Yani bölgede yoksulluk arttıkça, Latin Amerika hükümetleri sosyal güvenlik ağını desteklemek için artan baskı altında kalacak. Bu, pandeminin küresel ekonomi üzerindeki ekonomik etkileriyle birlikte, gelirlerin azalması nedeniyle kıtanın çoğu ülkesini zor durumda bırakıyor.

Bu, artan enflasyon ve dolar kurundaki güçlü artış ile birleştiğinde, birçok Latin Amerika ülkesi için artan borç yükleri yaratacaktır.

Dolayısıyla hükümetler daha fazla gelir aradıkça; artan vergi, reformlar ve kamulaştırma tehditleri yoluyla özel sektöre daha fazla müdahaleciliğe doğru bir eğilim olacaktır.

Bu eğilim çoğunlukla siyaseten sol hükümetlerde söz konusu iken; küresel ve yerel sermaye çevreleriyle silahlı kuvvetler arasında bir ittifakı da beraberinde getirecektir.

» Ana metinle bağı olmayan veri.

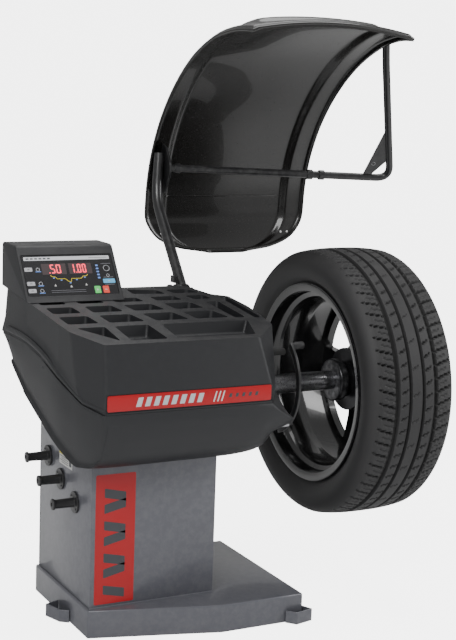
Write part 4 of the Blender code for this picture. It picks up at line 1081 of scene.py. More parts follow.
# ---------------------------------------------------------------- spindle and wheel
@dataclass
class SpindleLine:
    """The spindle's flange, cone, cup and quick nut, turned to their real edges."""

    shop: Workshop
    y: float = 0.179
    z: float = 0.533
    flange: tuple[tuple[float, float], ...] = (
        (0.7448, 0.0183), (0.7448, 0.0505), (0.746, 0.053), (0.748, 0.055), (0.75, 0.0555), (0.766, 0.0555),
        (0.769, 0.054), (0.772, 0.0465), (0.7735, 0.0452), (0.7755, 0.0448), (0.786, 0.045),
        (0.7885, 0.0462),
        (0.7892, 0.049), (0.7892, 0.0795), (0.7898, 0.0812), (0.791, 0.082), (0.8085, 0.082),
        (0.81, 0.0814),
        (0.8108, 0.08), (0.8108, 0.0475), (0.81, 0.0468), (0.778, 0.0412), (0.7776, 0.04), (0.7776, 0.0183),
    )

    def build(self) -> None:
        """Makes every piece of the line."""
        self._shaft()
        self.shop.piece(
            "flange_visual", Forge.turned(self.flange, self.y, self.z, 128), Look.DARK_STEEL, "spindle",
            ("spindle_flange",),
        )
        self._cone()
        self._cup()
        self._nut()
        self._housing()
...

Örneğin Meksika'da Lopez hükümeti, lityum rezervlerini yabancı yatırımcılardan korumak için harekete geçiyor.

Başkan Lopez Obrador, geçtiğimiz günlerde "Lityum, Meksika ulusunun kontrolü altında kalması gereken stratejik bir mineraldir; piyasaya bırakamayız" dedi.

Honduras'ın solcu cumhurbaşkanı "belirli ekonomik faaliyetleri millileştirme" sözü verdi. Benzer sözleri Şili ve Peru'da seçimi kazanan solcu politikacıların da verdiğini biliyoruz.


Sonuç olarak, Güney Amerika ülkeleri bundan sonra ne olacağıyla ilgili temel soruları incelemeye devam edeceğiz.

Koronavirüs pandemisinin sağlık ve ekonomik yansımaları bölgenin siyasi manzarasını nasıl etkileyecek?

Guaido'ya verilen uluslararası desteğin Venezuela'nın siyasi ve insani krizleri için ne anlama gelecek?

Washington, bölgedeki Rus ve Çin etkisine karşı ne gibi adımlar atacak?

Brezilya'da Bolsonaro seçimi kaybederse görevini bırakacak mı?

Kolombiya'da yıllar sonra solcular iktidar olabilcek mi?

Brezilya ve Kolombiya silahlı kuvvetleri, seçim sonuçlarına nasıl tepki verecek?

 

 

*Bu makalede yer alan fikirler yazara aittir ve Independent Türkçe'nin editöryal politikasını yansıtmayabilir.